How can I get useful error messages in PHP?

Candidasa picture Candidasa · May 10, 2009 · Viewed 609.3k times · Source

Quite often I will try and run a PHP script and just get a blank screen back. No error message; just an empty screen. The cause might have been a simple syntax error (wrong bracket, missing semicolon), or a failed function call, or something else entirely.

It is very difficult to figure out what went wrong. I end up commenting out code, entering "echo" statements everywhere, etc. trying to narrow down the problem. But there surely must be a better way, right?

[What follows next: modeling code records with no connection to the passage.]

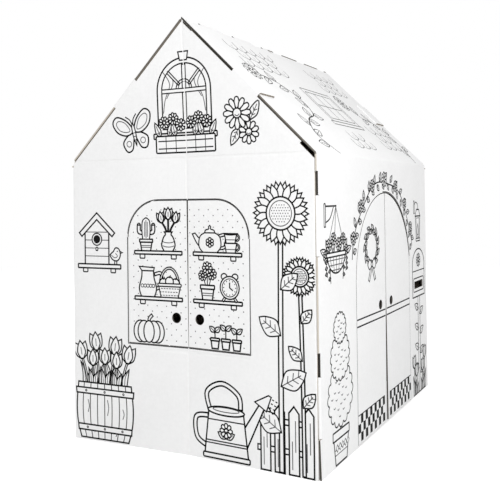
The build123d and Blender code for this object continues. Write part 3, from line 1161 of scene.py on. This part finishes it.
def attic_window(pen):
    frame_arch = oval(0, 112, 76, 76, 0, 180, 24)
    pen.shape([Vector((-76, 10)), Vector((76, 10))] + frame_arch)
    pen.shape([Vector((-63, 22)), Vector((63, 22))] + oval(0, 112, 63, 63, 0, 180, 24), 2.8)
    for side in (-1, 1):
        curtain = curve([(side * 60, 160), (side * 40, 128), (side * 54, 92), (side * 60, 60)])
        pen.fine(curtain)
        pen.fine(curve([(side * 46, 160), (side * 30, 132), (side * 50, 94)]))
    for turn in (45, -45):
        pen.at(0, 112, 1, turn).shape(block(-3, 20, 3, 63), 2.4)
    pen.shape(block(-5, 22, 5, 172), 2.4)
    pen.shape(block(-63, 107, 63, 116), 2.4)
    pen.line(oval(0, 116, 22, 22, 0, 180, 12), 2.4)
    pen.fine(oval(0, 116, 16, 16, 0, 180, 10))
    pen.shape([(-10, 182), (10, 182), (14, 202), (-14, 202)], 2.8)
    pen.shape(block(-90, 0, 90, 12, 2))
    for across, turn in ((-70, 24), (-48, -16), (-28, 14), (26, -10), (50, 18), (70, -26)):
        leaf(pen, across, 2, 40, 15, turn, 1)
    for across, up in ((-60, 38), (-34, 46), (-14, 31), (16, 36), (38, 46), (62, 36)):
        daisy(pen, across, up, 14.5, 9, 0.32, across)
    pen.shape(block(-84, -34, 84, 6, 3))
    for across in (-56, -28, 28, 56):
        pen.fine([(across, -32), (across, 4)])
    pen.line([(-78, -6), (78, -6)], 2.4)
    pen.line([(-78, -24), (78, -24)], 2.4)


tell(butterfly)
tell(attic_window)

# %% [markdown]
# The door wall has pictures of its own. A hanging basket and a clipped tree in a pot stand on the
# front side of the doors. Each ball of the tree is a ring of small arcs, turned outwards.

# %% Hanging basket and clipped tree
def hanging_basket(pen):
    pen.shape(block(-68, 118, -60, 172, 2), 2.6)
    pen.line([(-60, 166), (4, 166)], 3)
    pen.line(curve([(-60, 128), (-34, 138), (-14, 164)]), 2.8)
    for foot in (-50, -12, 46):
        pen.line([(0, 164), (foot, 70)], FINE)
    for across, turn in ((-52, 70), (-40, 30), (-16, 8), (18, -12), (42, -36), (54, -74)):
        leaf(pen, across, 52, 40, 17, turn, 1)
    flowers = ((-44, 74, 15), (-16, 88, 15), (14, 74, 16), (42, 86, 14), (60, 58, 13), (-62, 50, 13))
    for across, up, size in flowers:
        daisy(pen, across, up, size, 8, 0.34, across)
    for across, low in ((-52, 0), (-34, -16), (38, -12), (56, 6)):
        pen.line(curve([(across, 46), (across * 1.12, 24), (across, low)]), 2.4)
        for share in (0.2, 0.5, 0.8):
            leaf(pen, across, low + (46 - low) * share, 13, 8, 100 if across < 0 else -100, 0)
    bowl = oval(0, 52, 52, 46, 180, 360, 18)
    pen.shape(bowl)
    for level in (14, 26, 38):
        reach = 52 * math.sqrt(max(0.0, 1 - (level / 46) ** 2))
        pen.fine([(-reach, 52 - level), (reach, 52 - level)])
    for across in (-36, -18, 0, 18, 36):
        depth = 46 * math.sqrt(1 - (across / 52) ** 2)
        pen.fine(curve([(across, 50), (across * 0.9, 52 - depth * 0.6), (across * 0.7, 54 - depth)]))
    pen.shape(block(-56, 46, 56, 56, 4), 2.8)


def clipped_tree(pen):
    pen.shape(block(-5, 66, 5, 300), 2.8)
    for level, radius in ((150, 60), (236, 46), (300, 30)):
        edge = []
        for angle in (22.5 * i for i in range(16)):
            middle = towards(angle) * radius
            edge += oval(middle.x, level + middle.y, radius * 0.2, None, angle - 76, angle + 76, 8)
        pen.shape(edge, 2.6)
        sprigs = radius / 3.2
        for i in range(int(sprigs)):
            spot = towards(math.degrees(2.4 * i)) * radius * 0.82 * math.sqrt((i + 0.5) / sprigs)
            pen.fine(oval(spot.x, level + spot.y, 5, 4, 200, 340, 6))
    flower_pot(pen, 92, 74)
    for across in (-22.5, -7.5, 7.5, 22.5, 37.5):
        pen.at(across, 36).shape([(-7.5, 0), (0, 8), (7.5, 0), (0, -8)], FINE, "grey")


tell(hanging_basket)
tell(clipped_tree)

# %% [markdown]
# A vine grows over the doors' arch and a wreath hangs on one leaf. The leaves and flowers along
# the arch or the ring are placed by their angle. On the vine they point to both sides in turn, as
# leaves grow on a stem.

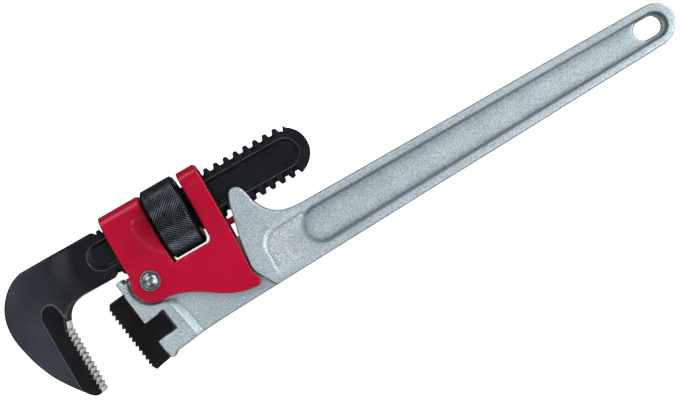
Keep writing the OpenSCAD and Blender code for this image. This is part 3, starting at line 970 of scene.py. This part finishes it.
def adjusting_nut():
    """Knurled outside, with a thread inside that meshes with the rack."""
    x0, x1 = NUT_LOW[0], NUT_HIGH[0]
    verts = []

    def ring(x, radii, n=AROUND):
        """Adds n points round the axis at x, and gives their numbers."""
        angle = 2 * math.pi * np.arange(n) / n
        verts.extend(zip(np.full(n, x), AXIS_Y + radii * np.cos(angle), radii * np.sin(angle)))
        return list(range(len(verts) - n, len(verts)))

    face_r = NUT_R - CHAMFER
    first = [ring(x0, face_r - 0.2), ring(x0 + 0.25, face_r)]
    rows = int(round((x1 - x0 - 2 * CHAMFER) / (2 * math.pi * NUT_R / AROUND)))
    knurled = []
    for k, x in enumerate(np.linspace(x0 + CHAMFER, x1 - CHAMFER, rows + 1)):
        is_low = (np.arange(AROUND) + k) % 2
        knurled.append(ring(x, NUT_R - KNURL * is_low))
    last = [ring(x1 - 0.25, face_r), ring(x1, face_r - 0.2)]
    thread = []
    turns = np.arange(BORE_AROUND) / BORE_AROUND
    height = RACK_TIP_R - RACK_ROOT_R
    for x in np.linspace(x1, x0, BORE_RINGS):
        phase = (x - TOOTH_X) / RACK_PITCH - turns - 0.5
        off = np.abs(phase - np.round(phase)) * RACK_PITCH
        t = np.clip((1.45 - off) / 0.9, 0, 1)
        inwards = min(x - x0, x1 - x)
        fade, mouth = np.clip(inwards / 1.4, 0, 1), 0.5 * np.clip(1 - inwards / 0.6, 0, 1)
        radii = RACK_TIP_R + ROOM + mouth - height * t * t * (3 - 2 * t) * fade
        thread.append(ring(x, radii, BORE_AROUND))

    faces = strip(*first) + strip(first[1], knurled[0])
    for k, (a, b) in enumerate(zip(knurled, knurled[1:])):
        faces += strip(a, b, k)
    faces += strip(knurled[-1], last[0]) + strip(*last)
    for a, b in zip(thread, thread[1:]):
        faces += strip(a, b)
    faces += annulus(last[1], thread[0]) + annulus(thread[-1], first[0])
    v = np.array(verts)
    # painted shade in the knurl's valleys and painted highlights on its peaks, which also show some wear
    peak = 1.0 * (np.hypot(v[:, 1] - AXIS_Y, v[:, 2]) > NUT_R - 0.1)
    piece("knurled_nut", v, faces, [NUT_BLACK], "nut", ["adjusting_nut"],
          {"dark": 2 - 2 * peak, "wear_and_sheen": 1.6 * peak - 0.6}, sharp=24)


# ---- frame ----

# the sheet's bends: their outer and inner radius, half the flat top between them, and their length
TOP_Y = FRAME_HIGH[1]
BEND_OUT = 4.8
BEND_IN = BEND_OUT - SHEET
FLAT_HALF = SHEET_OUT - BEND_OUT
BEND_LENGTH = BEND_IN * math.pi / 2

# the pin's hole in the sheet and the washers, and the shallow crescent's height
PIN_HOLE_R = 2.62
CRESCENT = 0.38


def unfold(y):
    """How far a height on the frame's side is from the middle of its top, along the sheet."""
    return FLAT_HALF + BEND_LENGTH + TOP_Y - BEND_OUT - np.asarray(y, float)


def fold(flat, h):
    """Bends a flat pattern of (x, distance along the sheet) over the shank, h above the sheet's inside."""
    x, s = flat.T
    side, along = np.sign(s), np.abs(s)
    turn = np.clip((along - FLAT_HALF) / BEND_IN, 0, math.pi / 2)
    run = np.maximum(along - FLAT_HALF - BEND_LENGTH, 0)
    y = TOP_Y - BEND_OUT + (BEND_IN + h) * np.cos(turn) - run
    z = np.minimum(along, FLAT_HALF) + (BEND_IN + h) * np.sin(turn)
    return np.column_stack([x, y, side * z])


def both_sides(half):
    """A half pattern that starts and ends on the middle line, and its mirror image."""
    return np.vstack([half, half[1:-1][::-1] * [1, -1]])


def frame_sheet():
    """The folded sheet, drawn flat and bent over the shank, and its tongue."""
    lobe = [[-7.85, 10], [-7.75, 6.5], [-8.9, 2.6], [-9.45, -0.6], [-8.8, -4], [-7, -7], [-4, -9.3],
            [0, -10.4]]
    sweep = [[0, -10.4], [4.5, -10.7], [10, -12.25], [15, -14.5], [20, -17.6], [25, -21], [30, -23.7],
             [35, -25.5], [40, -26.35]]
    heel_end = [[42, -26.45], [43.3, -25.7], [43.7, -24.3], [43.6, -22.4], [42.9, -20.8], [42.4, -19.6],
                [42.4, -17], [43, -8], [43.3, 12], [43.4, 30]]
    side = np.vstack([[[-7.8, 31], [-7.9, 27], [-7.9, 14]], smooth(lobe), smooth(sweep)[1:], heel_end])
    side[:, 1] = unfold(side[:, 1])
    outline = both_sides(np.vstack([[[-7.2, 0], [-7.25, 4]], side, [[42.8, 5], [42.7, 0]]]))
    window = np.array([[13.15, 2.9], [13.35, 2.3], [13.9, 2], [31, 2], [32.2, 2.35], [32.9, 3.1],
                       [33.25, 4.2], [33.4, 20]])
    window[:, 1] = unfold(window[:, 1])
    window = both_sides(np.vstack([[[13.15, 0]], window, [[33.6, 0]]]))
    crescent = smooth([[4.2, 28.2], [3.5, 27], [3.1, 21], [4, 17], [6, 12], [8, 9.5], [10, 7.5]])
    pad_rim = np.vstack([crescent, [[13, 5.6], [18, 8], [18, 27.5], [11.8, 28.8]]])
    pads = []
    for sign in (1, -1):
        rim = np.column_stack([pad_rim[:, 0], sign * unfold(pad_rim[:, 1])])
        rim = anticlockwise(resample(rim, 0.8))
        pads.append((rim, shrink(rim, np.full(len(rim), 3.2))))
    holes = [window] + [arc([0, sign * unfold(0)], PIN_HOLE_R, 0, 355, 48) for sign in (1, -1)]
    lines = []
    for k in range(9):
        s = FLAT_HALF + BEND_LENGTH * k / 8
        for sign in (1, -1):
            lines.append((resample([[-9, sign * s], [44, sign * s]], 1.2, False), False))
    for rim, top_line in pads:
        lines += wall_lines(rim, top_line, 0.8)

    def height(p):
        z = np.full(len(p), SHEET)
        for rim, top_line in pads:
            z = step_down(p, z, rim, top_line, SHEET + CRESCENT, crease=0)
        return z

    plate = Relief(outline, height, holes, lines, 0.75, (0.3, -0.5), step=1.6,
                   under=lambda p: np.zeros(len(p)), outline_step=1.2)
    tongue = tongue_part()
    folded = fold(plate.verts[:, :2], plate.verts[:, 2])
    verts, faces = join((folded, plate.faces), (tongue.verts, tongue.faces))
    wear_and_sheen = np.concatenate([plate.wear_and_sheen, tongue.wear_and_sheen])
    piece("frame_sheet", verts, faces, [RED], "frame", ["frame"], {"wear_and_sheen": wear_and_sheen})


def tongue_part():
    """The tongue over the coil spring: drawn flat, then stood between the frame's sides."""
    wide, narrow, low = FLAT_HALF + BEND_IN + 0.4, 5.9, 4.0
    outline = [[35.5, -wide], [42, -wide], [43.2, -narrow], [54, -narrow], [55.4, -narrow + 1.4],
               [55.4, narrow - 1.4], [54, narrow], [43.2, narrow], [42, wide], [35.5, wide]]
    plate = Relief(outline, lambda p: np.full(len(p), SHEET / 2), (), (), 0.45, (0,), step=1.8)
    x, z, up = plate.verts.T
    plate.verts = np.column_stack([x, low + SHEET / 2 + up, z])
    plate.faces = [f[::-1] for f in plate.faces]
    return plate


def mirrored(verts, faces):
    """The same solid below the middle plane as well."""
    below = verts * [1, 1, -1]
    return join((verts, faces), (below, [f[::-1] for f in faces]))


def rivet():
    """The frame's pin, with a domed head at each end."""
    base, shank, cap = SHEET_OUT + 1, 2.6, 3.4
    rise = PIN_TOP - base
    ball = (cap**2 + rise**2) / (2 * rise)
    profile = [(0, 0), (shank, 0), (shank, base), (cap - 0.15, base), (cap, base + 0.18)]
    for r in cap * np.linspace(0.93, 0, 14):
        profile.append((r, PIN_TOP - ball + math.sqrt(ball**2 - r**2)))
    verts, faces = mirrored(*lathe(profile))
    wear_and_sheen = np.clip((np.abs(verts[:, 2]) - base) / rise, 0, 1) * 0.6
    piece("frame_rivet", verts, faces, [ZINC], "frame", ["frame_pin"], {"wear_and_sheen": wear_and_sheen})


def washers():
    """The dished washers under the rivet's heads."""
    profile = [(PIN_HOLE_R, 0.05), (4.7, 0.05), (4.8, 0.2), (4.8, 0.75), (4.68, 0.95), (4.45, 1), (4.05, 1),
               (3.85, 0.85), (3.75, 0.45), (3.6, 0.35), (3.4, 0.4), (3.3, 0.7), (PIN_HOLE_R, 0.7),
               (PIN_HOLE_R, 0.05)]
    verts, faces = mirrored(*lathe([(r, SHEET_OUT - 0.02 + h) for r, h in profile]))
    wear_and_sheen = np.clip((np.hypot(verts[:, 0], verts[:, 1]) - 4.2) * 2, 0, 0.8)
    piece("rivet_washers", verts, faces, [ZINC], "frame", ["pin_washers"], {"wear_and_sheen": wear_and_sheen})


# ---- coil spring ----


def coil_spring():
    """A wire wound closer at its ends."""
    wire_r, turns, sides, per_turn = 0.7, 6, 14, 40
    r = COIL_HIGH[2] - wire_r
    low, high = COIL_LOW[1] + wire_r, COIL_HIGH[1] - wire_r
    n = turns * per_turn
    t = np.arange(n + 1) / n
    closed = 0.6 / turns
    rise = np.interp(t, [0, closed, 1 - closed, 1], [0, 0.04, 0.96, 1])
    turn = 2 * math.pi * turns * t
    centre = np.column_stack([SPRING_X + r * np.cos(turn), low + (high - low) * rise, -r * np.sin(turn)])
    verts, faces = [], []
    for i, c in enumerate(centre):
        out = np.array([math.cos(turn[i]), 0, -math.sin(turn[i])])
        for q in range(sides):
            a = 2 * math.pi * q / sides
            verts.append(c + wire_r * (out * math.cos(a) + np.array([0, math.sin(a), 0])))
    for i in range(n):
        for q in range(sides):
            a, b = i * sides + q, i * sides + (q + 1) % sides
            faces.append((a, b, b + sides, a + sides))
    faces.append(tuple(range(sides))[::-1])
    faces.append(tuple(n * sides + q for q in range(sides)))
    obj = piece("coil_spring_wire", verts, faces, [SPRING], "handle", ["coil_spring"],
                {"wear_and_sheen": np.full(len(verts), 0.2)}, sharp=60)
    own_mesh(obj)


# ---- the CAD shapes that stay ----


def repaint(node, material):
    """Gives a CAD node that stays its detailed finish."""
    for obj in bpy.context.scene.objects:
        if obj.type == "MESH" and obj.name.split(".")[0] == node and not obj.hide_render:
            obj.data.materials.clear()
            obj.data.materials.append(material)


# ---- floor, light and camera ----


def stage():
    """The plain pale floor, and plain pale walls far behind it that cast no shadow."""
    size, tall, z = 3.0, 3.0, CAD_BOX[0].z
    s = Shader("pale floor")
    s.put(s.main.inputs["Base Color"], (0.9, 0.9, 0.9, 1))
    s.put(s.main.inputs["Roughness"], 0.9)
    s.put(s.main.inputs["Emission Color"], (1, 1, 1, 1))
    s.put(s.main.inputs["Emission Strength"], 0.9)
    square = [(-size, -size), (size, -size), (size, size), (-size, size)]
    low, high = [[(x, y, h) for x, y in square] for h in (z, z + tall)]
    walls = [((i + 1) % 4, i, i + 4, (i + 1) % 4 + 4) for i in range(4)]
    for name, corners, faces in (("floor", low, [(0, 1, 2, 3)]), ("walls", low + high, walls)):
        obj = add_mesh(name, corners, faces)
        obj.data.materials.append(s.material)
        obj.visible_diffuse = False
        obj.visible_glossy = False
        obj.visible_shadow = name == "floor"


# name, direction round the object and height above the horizon in degrees, power in watts
LIGHTS = (
    ("key", -38, 46, 11.0),
    ("far", 118, 44, 6.0),
    ("head", 205, 46, 3.6),
    ("end", 20, 22, 11.0),
)


def area_light(name, turn, tilt, power):
    """A soft square light that points at the object's middle."""
    turn, tilt, away = math.radians(turn), math.radians(tilt), 1.3
    target = (CAD_BOX[0] + CAD_BOX[1]) / 2
    out = Vector((math.cos(turn) * math.cos(tilt), math.sin(turn) * math.cos(tilt), math.sin(tilt)))
    lamp = bpy.data.lights.new(name, "AREA")
    lamp.shape, lamp.size, lamp.energy = "SQUARE", 0.8, power
    obj = add(name, lamp)
    obj.location = target + out * away
    obj.rotation_mode = "QUATERNION"
    obj.rotation_quaternion = (-out).to_track_quat("-Z", "Y")


def camera():
    """Straight above the wrench, turned so that the handle runs up to the right."""
    aim_x, aim_y, height, turn = 93.0, -11.3, 820.0, math.radians(-30)
    lens = bpy.data.cameras.new("camera")
    lens.sensor_width, lens.lens = 36.0, 94.37
    lens.clip_start, lens.clip_end = 0.01, 20
    obj = add("camera", lens)
    spot = Vector(placed([aim_x, aim_y, height]))
    obj.matrix_world = Matrix.Translation(spot) @ Matrix.Rotation(turn, 4, "Z")
    bpy.context.scene.camera = obj


def surroundings(strength):
    """Even white light from all round."""
    world = bpy.data.worlds.new("studio")
    world.use_nodes = True
    sky = world.node_tree.nodes["Background"]
    sky.inputs["Color"].default_value = (1, 1, 1, 1)
    sky.inputs["Strength"].default_value = strength
    bpy.context.scene.world = world


handle()
hook_jaw()
heel_jaw()
adjusting_nut()
frame_sheet()
rivet()
washers()
coil_spring()
for node, material in (("flat_spring", SPRING), ("flat_spring_rivet", ZINC), ("heel_jaw_pin", SPRING)):
    repaint(node, material)

stage()
surroundings(0.15)
for name, turn, tilt, power in LIGHTS:
    area_light(name, turn, tilt, power)
camera()
bpy.context.scene.view_settings.view_transform = "Standard"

Is there a way to get PHP to produce a useful error message, like Java does?

Answer

Darryl Hein picture Darryl Hein · May 10, 2009

For syntax errors, you need to enable error display in the php.ini. By default these are turned off because you don't want a "customer" seeing the error messages. Check this page in the PHP documentation for information on the 2 directives: error_reporting and display_errors. display_errors is probably the one you want to change. If you can't modify the php.ini, you can also add the following lines to an .htaccess file:

php_flag  display_errors        on
php_value error_reporting       2039

You may want to consider using the value of E_ALL (as mentioned by Gumbo) for your version of PHP for error_reporting to get all of the errors. more info

3 other items: (1) You can check the error log file as it will have all of the errors (unless logging has been disabled). (2) Adding the following 2 lines will help you debug errors that are not syntax errors:

error_reporting(-1);
ini_set('display_errors', 'On');

(3) Another option is to use an editor that checks for errors when you type, such as PhpEd. PhpEd also comes with a debugger which can provide more detailed information. (The PhpEd debugger is very similar to xdebug and integrates directly into the editor so you use 1 program to do everything.)